Earlier, we discussed a common failure in pipelined BFT systems. Valerie, an honest validator, proposes a valid block. But when the next leader, Will, goes offline and fails to finalize Valerie’s proposal, her work is discarded—even though she followed the protocol correctly.

Now, let’s replay this scenario under MonadBFT:

Valerie proposes her block. Will is still offline. But the next leader, Xander, now operates under MonadBFT rules. Instead of discarding Valerie’s block:

Xander first reproposes Valerie’s block, ensuring it gets finalized.
Only after that does Xander propose his own block.
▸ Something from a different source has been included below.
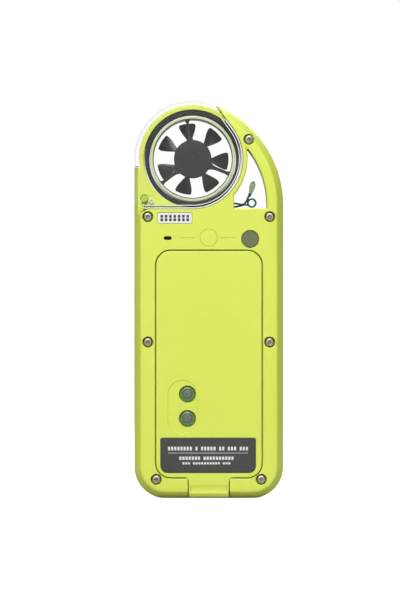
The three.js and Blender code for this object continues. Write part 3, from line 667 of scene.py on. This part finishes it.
# ---- clear flip cover ----
def flip_cover():
    blank = stack("clear_cover", body, rounded_levels(-HALF_DEPTH, HALF_DEPTH, EDGE_ROUND, EDGE_ROUND))
    combine(blank, through(cover), "INTERSECT")
    inner = HALF_DEPTH - COVER_PLATE
    keep = block("rim", -50, 50, -50, 50, RIM_END_Z, 150)
    cut(keep, plate("cut", circle(HUB_X, HUB_Z, HEAD_RADIUS - COVER_RIM, 128), -60, 60, 0, 0))
    slab = block("slab", -49, 49, -inner, inner, 0, 149)
    cut(slab, keep)
    cut(blank, slab, through(circle(PIVOT_X, PIVOT_Z, PIN_RADIUS + 0.12)))
    dress(blank, MAT["clear"], "cover", "clear_plastic", "flip_cover")
    # Painted highlight: the plates' side walls and the rim take the near-opaque white edge material.
    blank.data.materials.append(MAT["clear_edge_highlight"])
    for face in blank.data.polygons:
        sideways = abs(face.normal.y) < 0.25
        x, y, z = (v / MM for v in face.center)
        in_plate = abs(y) > inner - 0.01
        outline_side = math.hypot(x - HUB_X, z - HUB_Z) > HEAD_RADIUS - 0.4 or x < -HALF_WIDTH + 0.2
        if sideways and (in_plate and not outline_side or z < RIM_END_Z + 0.1 and not in_plate):
            face.material_index = 1


def cover_trim():
    """The cover's details: two white strips along its edge, painted highlights where its clear edges catch
    light, and its detent bump, whose milky tone is also a painted highlight.
    """
    for side, name in ((-1, "back"), (1, "front")):
        face, deep = side * (HALF_DEPTH - 0.03), side * (HALF_DEPTH - COVER_PLATE + 0.05)
        low, high = min(face, deep), max(face, deep)
        # The detent bump's milky white tone is a painted highlight.
        bump = tube(f"cover_detent_{name}", 0.4, 0.85, low, high, PIVOT_X + 2.2, PIVOT_Z - 0.75, 0.12, 96)
        dress(bump, MAT["clear_boss_highlight"], "cover", "clear_plastic")
        # The strips named edge and bead are painted highlights, not moulded ribs.
        for line, outer, inner in (("edge", -0.02, -0.38), ("bead", -0.95, -1.2)):
            trim = stack(f"cover_{line}_{name}", cover, [(low, outer), (high, outer)])
            cut(trim, through(cover, inner, 30))
            combine(trim, through(body, -EDGE_ROUND - 0.3), "INTERSECT")
            dress(trim, MAT["clear_edge_highlight"], "cover", "clear_plastic")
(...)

Fairness is restored — Valerie’s block is preserved, rewards are retained, and network continuity is maintained. This also means that even if a validator goes offline, previous valid work isn’t lost, and malicious tail-forking for MEV becomes significantly harder to execute.
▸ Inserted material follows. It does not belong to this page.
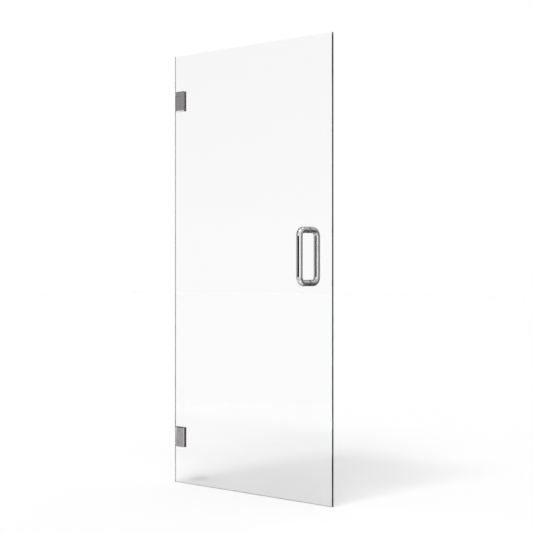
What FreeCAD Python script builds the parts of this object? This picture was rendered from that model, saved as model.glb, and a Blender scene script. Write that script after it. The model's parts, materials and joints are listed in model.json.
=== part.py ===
import FreeCAD, Part
import math
import os

# Frameless shower door: one tempered glass leaf on two self-centring wall hinges, with a
# back-to-back D pull. The leaf is shown closed.
# +X runs along the leaf from the wall, -Y is the side it is seen from and +Z is up.
# The origin lies on the wall, level with the lower hinge and on the middle of the glass.

Vector = FreeCAD.Vector
along_x = Vector(1, 0, 0)
along_y = Vector(0, 1, 0)
along_z = Vector(0, 0, 1)

# All lengths are in millimetres.
overrun = 2.0

hexagon_sides = 6

# Glass leaf
glass_height = 1828.8
glass_width = 863.6
glass_thickness = 10.0
glass_arris = 0.8
wall_gap = 4.0

# Places on the leaf
hinge_setback = 196.0
pull_setback = 121.0
pull_height = 965.0

# Notch in the glass for each hinge, with a round ear in each inner corner. The clamps lap over
# the glass above and below it
clamp_lap = 8.5
notch_depth = 47.4
notch_ear_radius = 6.35
notch_play = 0.5

# Hinge, door side: two plates clamp the glass between gaskets, and a block on the front one
# fills the notch and carries the pin
hinge_height = 85.0
clamp_thickness = 5.0
clamp_reach = 60.5
clamp_bevel = 2.4
clamp_draw = 0.3
gasket_thickness = 1.0
gasket_inset = 0.6

# Clamp screws, countersunk from the inside of the shower
clamp_screw_diameter = 6.0
clamp_screw_head_diameter = 11.0
clamp_screw_length = 16.0
clamp_screw_spacing = 28.0
clamp_screw_play = 0.25
clamp_screw_socket_flats = 4.0
clamp_screw_socket_depth = 1.8
clamp_screw_hole_spare = 0.8
thread_play = 0.02

# Pivot pin, with a flat for each resting place of the door
pivot_from_wall = 19.5
pin_diameter = 8.0
pin_flat_depth = 0.4
pin_flat_length = 12.0
pin_end_inset = 0.6
pin_seat_play = 0.02
pin_flat_count = 4

# Grub screws that lock the pin in the block
pin_grub_diameter = 5.0
pin_grub_sink = 0.9
pin_grub_tip_gap = 0.05
pin_grub_socket_flats = 2.5
pin_grub_socket_depth = 2.4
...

This example illustrates how MonadBFT enforces fairness and strengthens the chain’s resilience — making sure honest validators aren't penalized for others’ failures and that the protocol doesn’t leave room for exploitative reorgs.

Asynchronous Execution: Scaling Without Bottlenecks

Most blockchains tightly interleave consensus and execution — the leader must execute all transactions before proposing a block, and validators must do the same before voting. This means execution happens twice per block, in a very short window. On Ethereum, for instance, only ~100ms of the 12-second block time is effectively used for computation — less than 1%; most of the time is for reaching consensus!
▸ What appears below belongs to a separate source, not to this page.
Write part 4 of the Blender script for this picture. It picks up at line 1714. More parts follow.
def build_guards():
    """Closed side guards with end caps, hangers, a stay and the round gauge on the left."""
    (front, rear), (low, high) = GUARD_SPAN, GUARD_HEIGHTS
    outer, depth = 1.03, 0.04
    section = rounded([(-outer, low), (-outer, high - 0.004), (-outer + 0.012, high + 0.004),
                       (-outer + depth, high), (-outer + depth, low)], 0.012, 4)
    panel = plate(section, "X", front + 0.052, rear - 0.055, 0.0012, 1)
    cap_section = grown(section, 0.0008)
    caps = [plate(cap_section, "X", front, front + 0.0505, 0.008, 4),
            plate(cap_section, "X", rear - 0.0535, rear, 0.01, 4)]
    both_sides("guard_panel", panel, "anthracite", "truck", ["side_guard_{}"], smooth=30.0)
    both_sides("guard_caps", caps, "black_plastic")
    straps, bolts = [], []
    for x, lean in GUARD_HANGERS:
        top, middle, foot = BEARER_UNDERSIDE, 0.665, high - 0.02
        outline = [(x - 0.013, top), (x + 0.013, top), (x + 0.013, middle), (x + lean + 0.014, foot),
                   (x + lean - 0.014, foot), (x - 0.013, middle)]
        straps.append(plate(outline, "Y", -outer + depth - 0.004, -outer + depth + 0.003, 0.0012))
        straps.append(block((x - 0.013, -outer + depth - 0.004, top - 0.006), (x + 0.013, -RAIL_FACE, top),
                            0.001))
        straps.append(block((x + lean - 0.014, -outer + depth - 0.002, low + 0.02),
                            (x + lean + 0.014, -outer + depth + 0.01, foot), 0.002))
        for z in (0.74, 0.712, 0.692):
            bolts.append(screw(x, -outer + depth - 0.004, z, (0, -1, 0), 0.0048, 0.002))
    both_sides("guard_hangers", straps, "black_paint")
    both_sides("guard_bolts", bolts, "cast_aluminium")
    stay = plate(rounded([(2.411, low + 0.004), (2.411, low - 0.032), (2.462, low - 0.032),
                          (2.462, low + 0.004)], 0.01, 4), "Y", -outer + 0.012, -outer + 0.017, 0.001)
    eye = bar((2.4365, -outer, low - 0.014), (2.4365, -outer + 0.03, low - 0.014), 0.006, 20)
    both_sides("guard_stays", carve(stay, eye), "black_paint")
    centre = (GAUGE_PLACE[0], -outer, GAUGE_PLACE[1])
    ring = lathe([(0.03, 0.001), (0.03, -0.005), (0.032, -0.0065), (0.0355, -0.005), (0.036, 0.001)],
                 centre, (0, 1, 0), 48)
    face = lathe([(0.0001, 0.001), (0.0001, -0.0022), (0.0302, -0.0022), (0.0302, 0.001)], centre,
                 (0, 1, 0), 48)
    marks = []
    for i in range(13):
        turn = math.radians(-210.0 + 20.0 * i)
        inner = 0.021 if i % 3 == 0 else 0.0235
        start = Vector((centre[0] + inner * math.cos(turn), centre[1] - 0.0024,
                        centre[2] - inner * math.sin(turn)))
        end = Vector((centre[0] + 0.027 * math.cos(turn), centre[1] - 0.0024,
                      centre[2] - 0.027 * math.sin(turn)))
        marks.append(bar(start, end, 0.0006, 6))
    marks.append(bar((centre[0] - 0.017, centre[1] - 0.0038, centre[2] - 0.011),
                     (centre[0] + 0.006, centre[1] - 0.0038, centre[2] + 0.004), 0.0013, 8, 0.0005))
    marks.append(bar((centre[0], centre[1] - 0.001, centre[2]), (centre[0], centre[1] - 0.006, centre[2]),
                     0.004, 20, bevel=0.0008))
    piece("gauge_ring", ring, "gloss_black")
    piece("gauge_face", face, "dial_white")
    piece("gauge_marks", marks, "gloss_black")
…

Monad takes a different approach. With asynchronous execution, Monad decouples consensus from execution entirely. Validators agree on the order of transactions first, and execution takes place simultaneously after consensus. This allows ***both execution and consensus to run in parallel — so execution can use the full block time without slowing down consensus.

How It Works

At slot N, the leader proposes block N.
At slot N+1, validators aggregate votes of block N into a quorum certificate (QC) and fan out the QC to all validators again, together with the proposal of block N+1. (soft finality) Speculative execution may take place where execution starts proceeding under the assumption that the block will most likely be finalized
At slot N+2, the block is fully finalized — only then validators commit the output — i.e., they finalize the resulting state (balances, storage updates, etc.) from executing Block N.

By this point, the order of transactions is locked in, and nodes can now safely execute the block to update state.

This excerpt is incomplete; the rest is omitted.